Preliminary data from Statistics Finland released last week shows that in the first six months of this year 26,517 children were born, the lowest number in the history of Finland as an independent state in a comparable time period.
Finland is home to fewer and fewer children and Statistics Finland predicts that the number of pensioners will potentially exceed the number of 18-40 by 2029. There will be a corresponding long-term decline in the number of young and middle-aged workers, as the following table produced by Yle depicts:
As with all of Europe, lowered fertility accounts for much of the change, together with longer life expectancy. Statistics Finland reports that since 1969 the birth rate has been below the population regeneration rate of 2.1 children per woman. In 1901 Finnish women gave birth to an average of almost five children. Today the total fertility rate is 1.65 children.
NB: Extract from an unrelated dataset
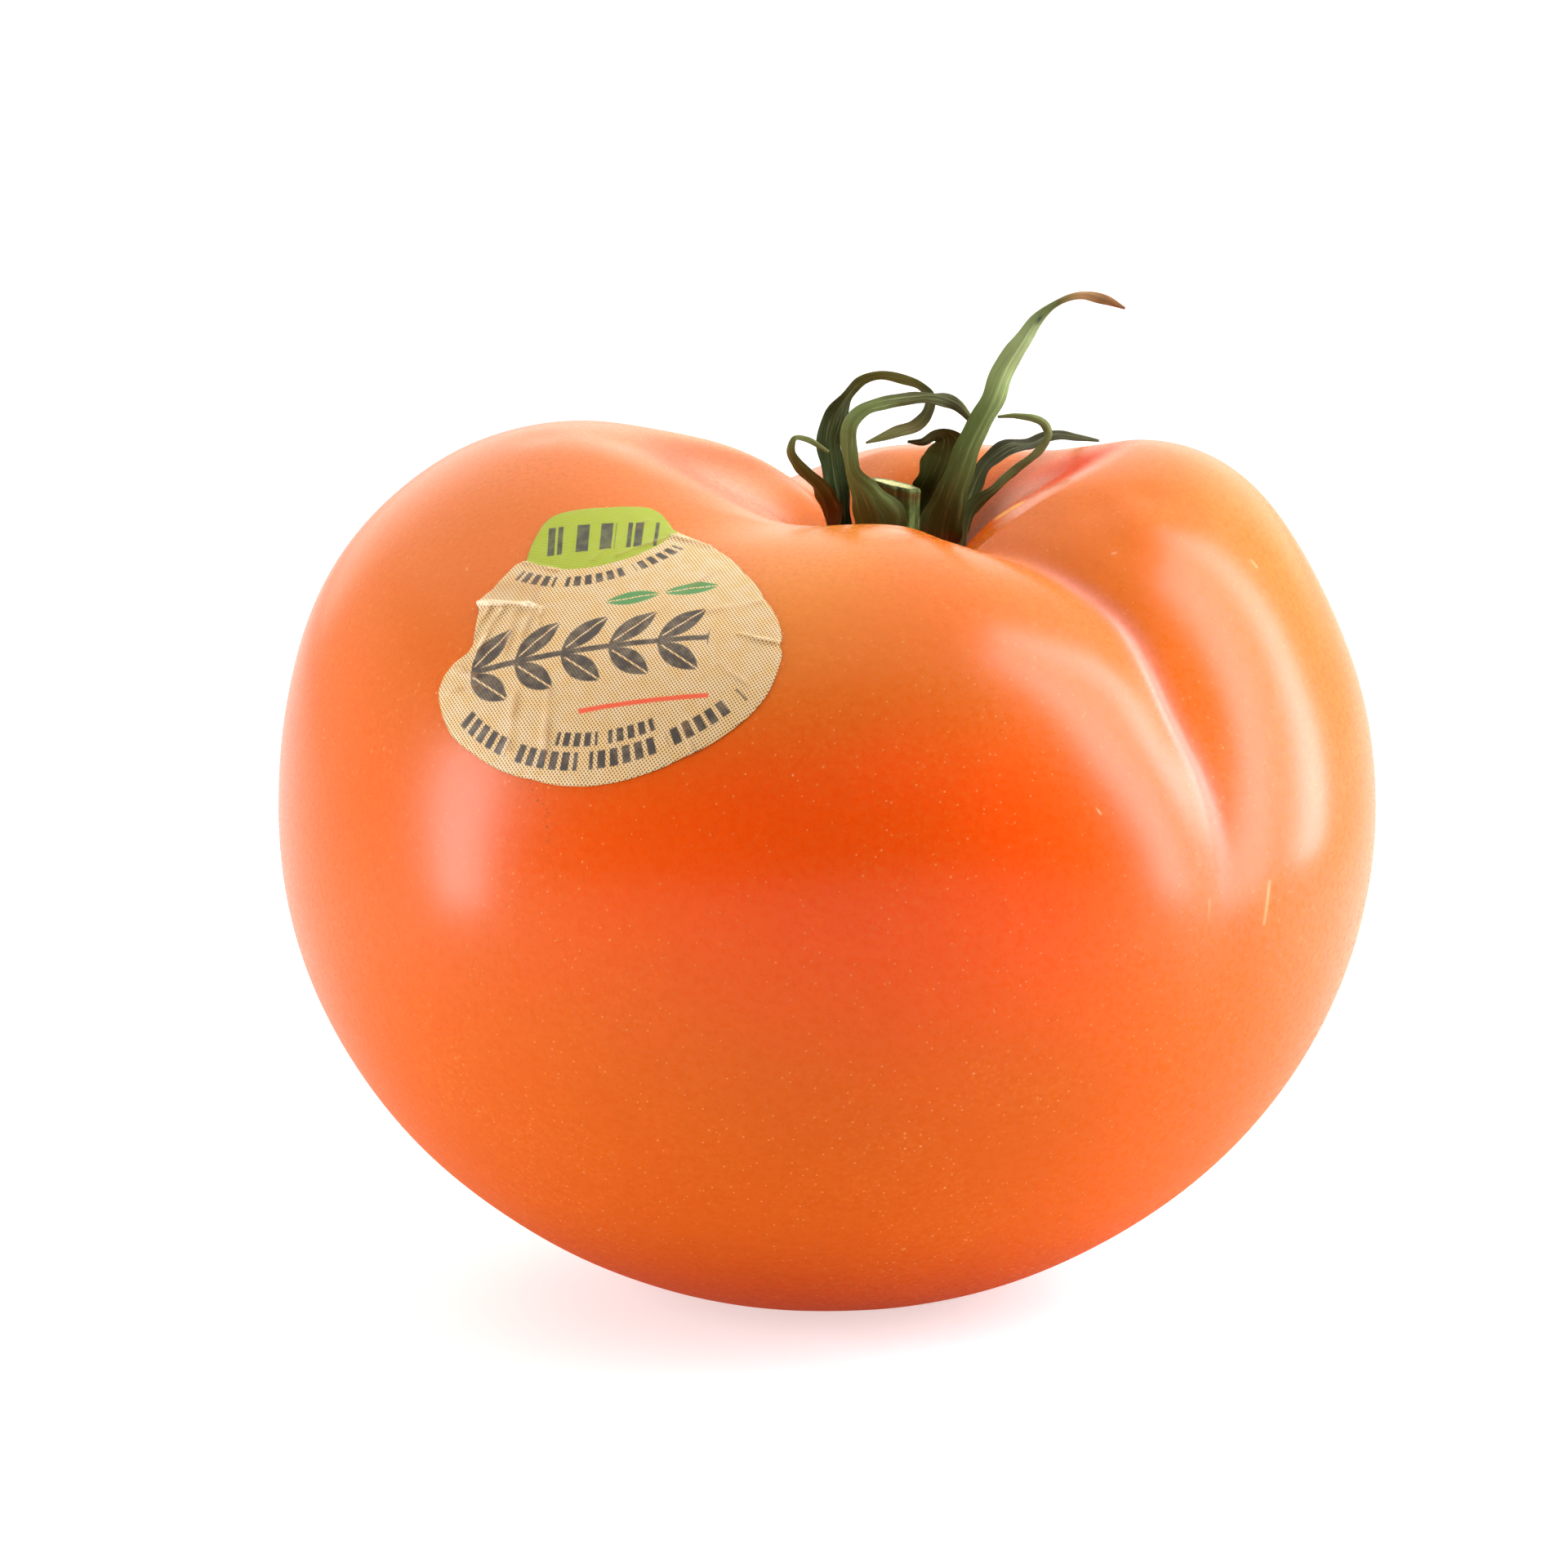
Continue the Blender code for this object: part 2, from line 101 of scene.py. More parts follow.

The birth rate steadily dropped through the 20th century, rising again slightly to a peak of 3.47 during the late 40’s and early 50’s, and then continuing its decline.
So many Finns are currently moving abroad that, as a result of both this and low birth rates, the country's population of 5,493,577 would cease to increase this year if it were not for immigration into the country. In 2015 Finland's total population increase was a mere 370 people, as shown in the following table also produced by Yle:
Thus, Finnish society will look decidedly more elderly in the years to come.